» GIVEN INSTRUCTION:
Quote verbatim the span of lines that begins the listing below and closes with the line containing "GEAR_STEP = 0.1".

Start of DATASET CONTENT

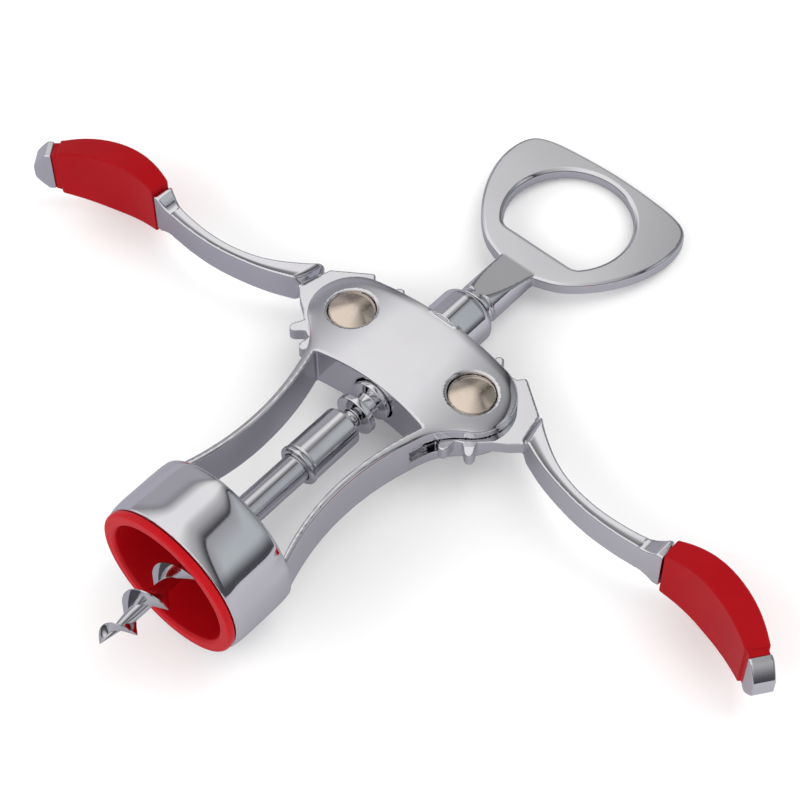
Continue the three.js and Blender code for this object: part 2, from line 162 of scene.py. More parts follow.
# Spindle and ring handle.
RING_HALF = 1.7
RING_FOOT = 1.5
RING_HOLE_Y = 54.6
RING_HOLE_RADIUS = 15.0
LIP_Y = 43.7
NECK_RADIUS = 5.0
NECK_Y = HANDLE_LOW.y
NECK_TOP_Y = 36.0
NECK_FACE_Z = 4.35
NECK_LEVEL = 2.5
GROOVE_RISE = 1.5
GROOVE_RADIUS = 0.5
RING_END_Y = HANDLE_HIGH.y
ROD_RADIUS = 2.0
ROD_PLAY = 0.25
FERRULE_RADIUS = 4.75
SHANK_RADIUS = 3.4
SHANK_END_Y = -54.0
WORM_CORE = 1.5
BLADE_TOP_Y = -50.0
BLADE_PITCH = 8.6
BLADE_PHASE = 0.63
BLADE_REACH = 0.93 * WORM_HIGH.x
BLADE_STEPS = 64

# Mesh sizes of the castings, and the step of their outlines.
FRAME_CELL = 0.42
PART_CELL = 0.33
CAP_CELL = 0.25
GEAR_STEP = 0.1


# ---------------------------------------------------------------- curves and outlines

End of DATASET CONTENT

» WORKED SOLUTION:
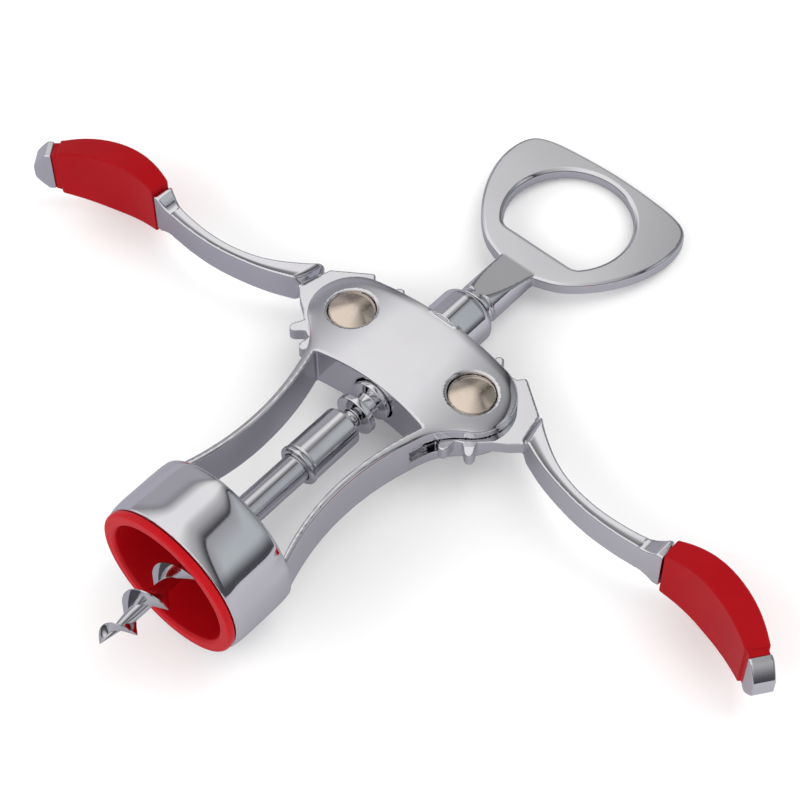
Continue the three.js and Blender code for this object: part 2, from line 162 of scene.py. More parts follow.
# Spindle and ring handle.
RING_HALF = 1.7
RING_FOOT = 1.5
RING_HOLE_Y = 54.6
RING_HOLE_RADIUS = 15.0
LIP_Y = 43.7
NECK_RADIUS = 5.0
NECK_Y = HANDLE_LOW.y
NECK_TOP_Y = 36.0
NECK_FACE_Z = 4.35
NECK_LEVEL = 2.5
GROOVE_RISE = 1.5
GROOVE_RADIUS = 0.5
RING_END_Y = HANDLE_HIGH.y
ROD_RADIUS = 2.0
ROD_PLAY = 0.25
FERRULE_RADIUS = 4.75
SHANK_RADIUS = 3.4
SHANK_END_Y = -54.0
WORM_CORE = 1.5
BLADE_TOP_Y = -50.0
BLADE_PITCH = 8.6
BLADE_PHASE = 0.63
BLADE_REACH = 0.93 * WORM_HIGH.x
BLADE_STEPS = 64

# Mesh sizes of the castings, and the step of their outlines.
FRAME_CELL = 0.42
PART_CELL = 0.33
CAP_CELL = 0.25
GEAR_STEP = 0.1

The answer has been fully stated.